Data for the task
--- --- ---

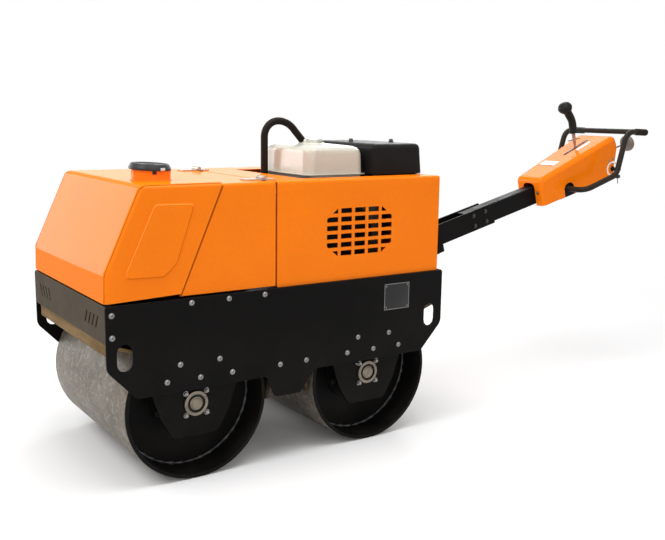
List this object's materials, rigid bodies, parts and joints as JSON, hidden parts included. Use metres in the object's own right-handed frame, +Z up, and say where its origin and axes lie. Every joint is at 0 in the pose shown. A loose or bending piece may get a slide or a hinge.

--- --- ---

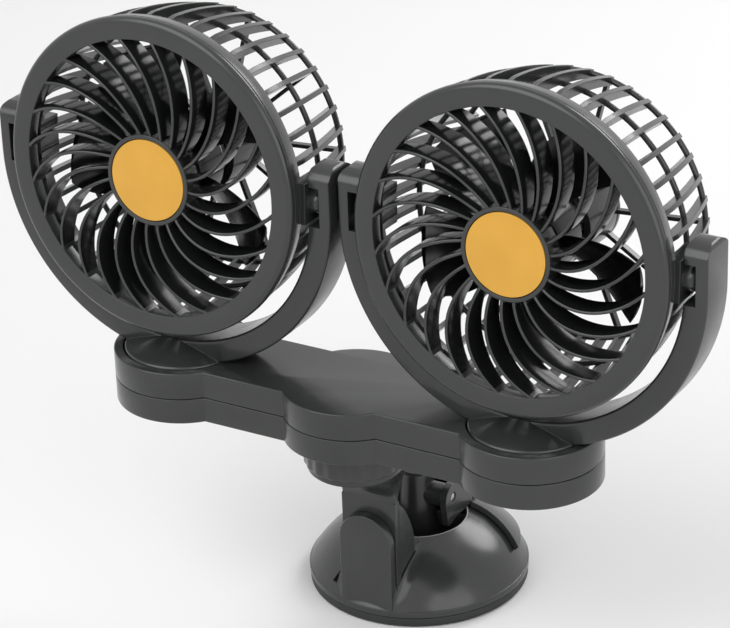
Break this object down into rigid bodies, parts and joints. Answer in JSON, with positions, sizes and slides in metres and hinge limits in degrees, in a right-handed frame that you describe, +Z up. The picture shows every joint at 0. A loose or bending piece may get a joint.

--- --- ---

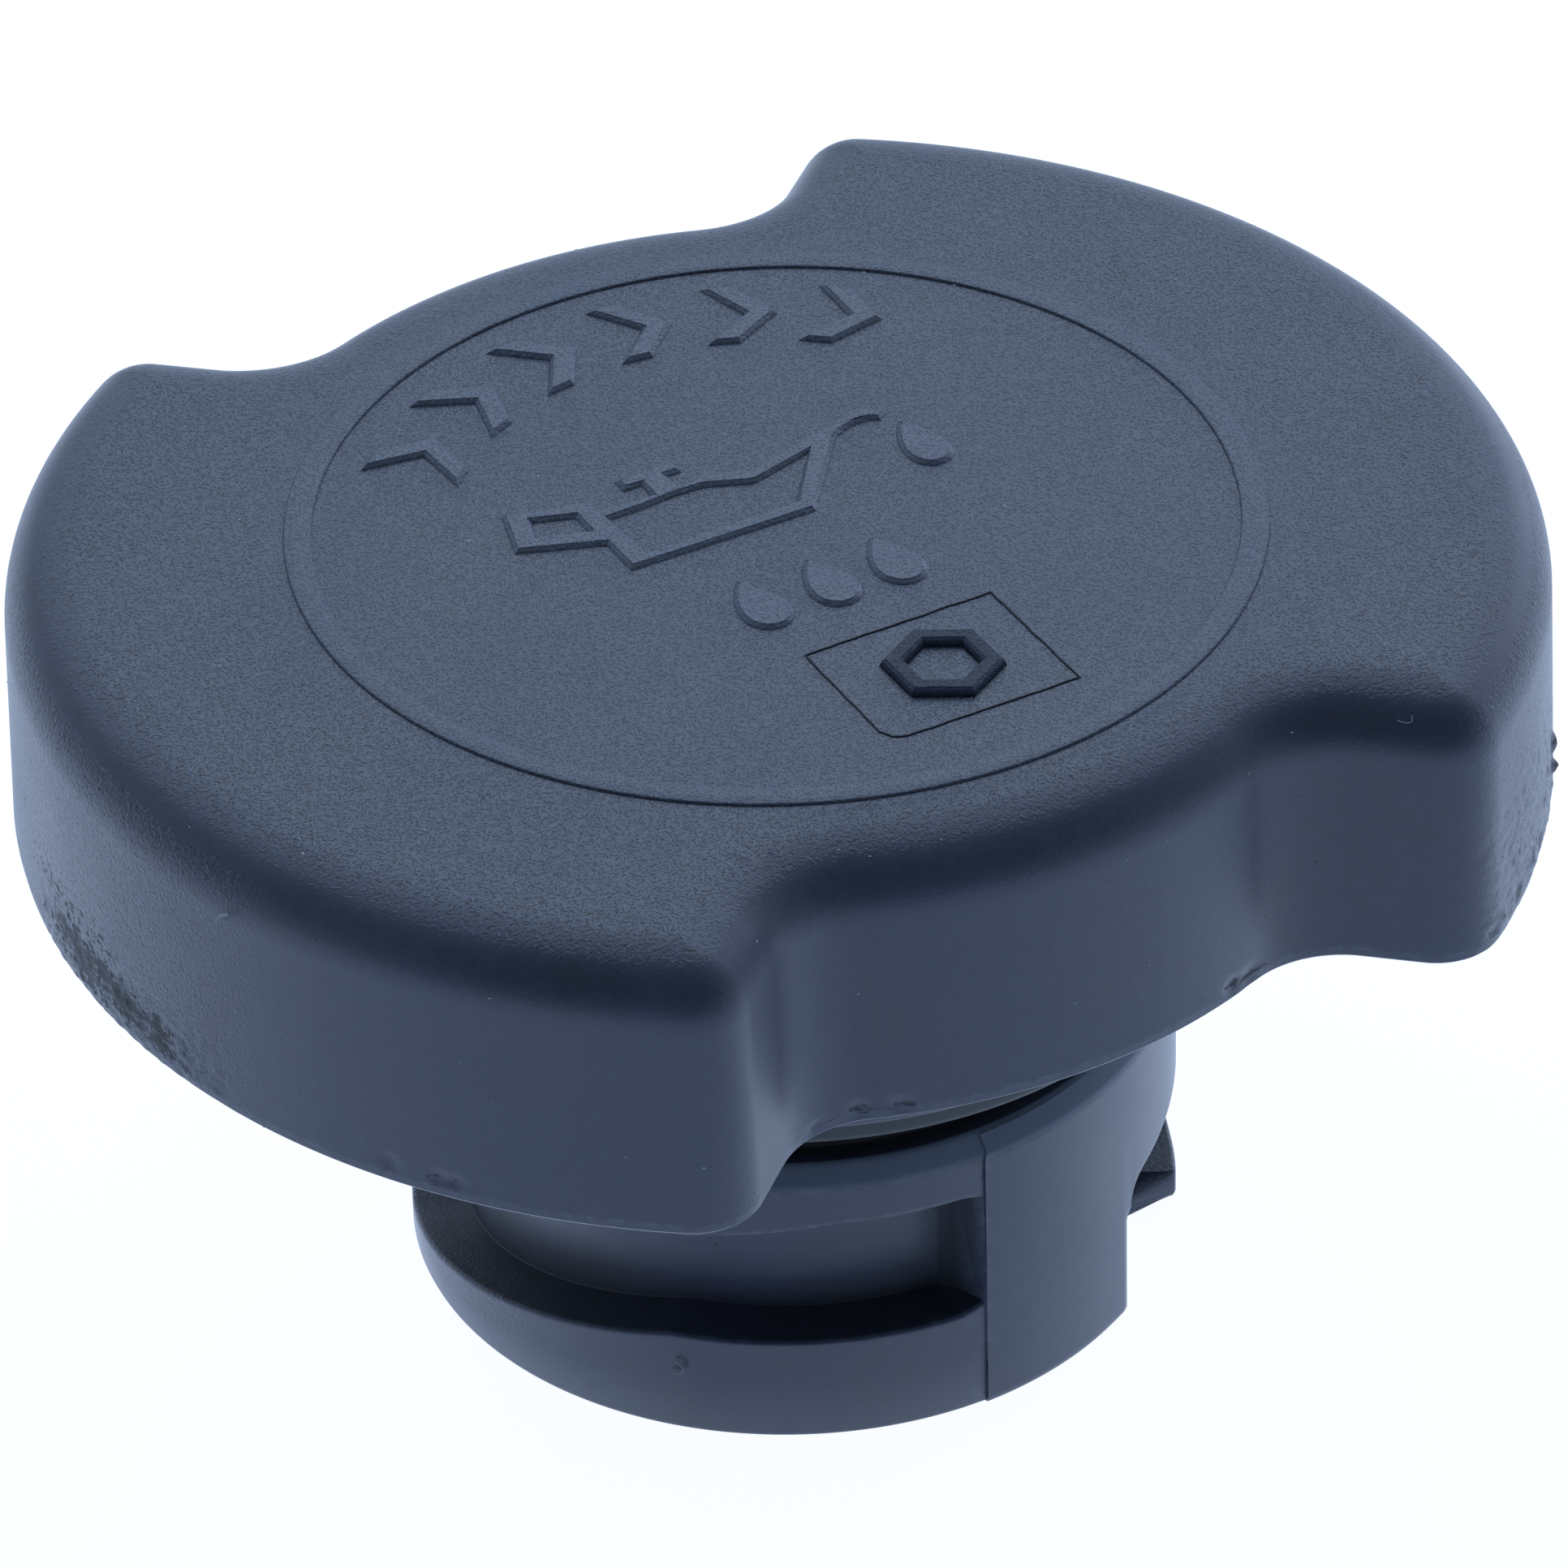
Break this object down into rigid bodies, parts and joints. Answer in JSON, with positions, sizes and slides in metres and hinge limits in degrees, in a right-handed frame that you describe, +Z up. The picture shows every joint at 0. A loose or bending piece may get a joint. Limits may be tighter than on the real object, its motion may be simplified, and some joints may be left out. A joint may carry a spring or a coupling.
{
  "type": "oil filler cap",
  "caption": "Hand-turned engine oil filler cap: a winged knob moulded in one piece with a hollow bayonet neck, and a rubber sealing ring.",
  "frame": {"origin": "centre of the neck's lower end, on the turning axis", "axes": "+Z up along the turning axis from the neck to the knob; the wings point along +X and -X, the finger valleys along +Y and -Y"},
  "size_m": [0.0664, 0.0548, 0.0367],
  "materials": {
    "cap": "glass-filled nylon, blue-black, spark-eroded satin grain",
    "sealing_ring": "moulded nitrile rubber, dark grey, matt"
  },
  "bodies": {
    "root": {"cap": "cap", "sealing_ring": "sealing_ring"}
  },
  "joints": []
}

--- --- ---

What you have to do
Lines from the records above that hold "frame" are the ones to list.

Final result
List this object's materials, rigid bodies, parts and joints as JSON, hidden parts included. Use metres in the object's own right-handed frame, +Z up, and say where its origin and axes lie. Every joint is at 0 in the pose shown. A loose or bending piece may get a slide or a hinge.
Break this object down into rigid bodies, parts and joints. Answer in JSON, with positions, sizes and slides in metres and hinge limits in degrees, in a right-handed frame that you describe, +Z up. The picture shows every joint at 0. A loose or bending piece may get a joint.
Break this object down into rigid bodies, parts and joints. Answer in JSON, with positions, sizes and slides in metres and hinge limits in degrees, in a right-handed frame that you describe, +Z up. The picture shows every joint at 0. A loose or bending piece may get a joint. Limits may be tighter than on the real object, its motion may be simplified, and some joints may be left out. A joint may carry a spring or a coupling.
  "frame": {"origin": "centre of the neck's lower end, on the turning axis", "axes": "+Z up along the turning axis from the neck to the knob; the wings point along +X and -X, the finger valleys along +Y and -Y"},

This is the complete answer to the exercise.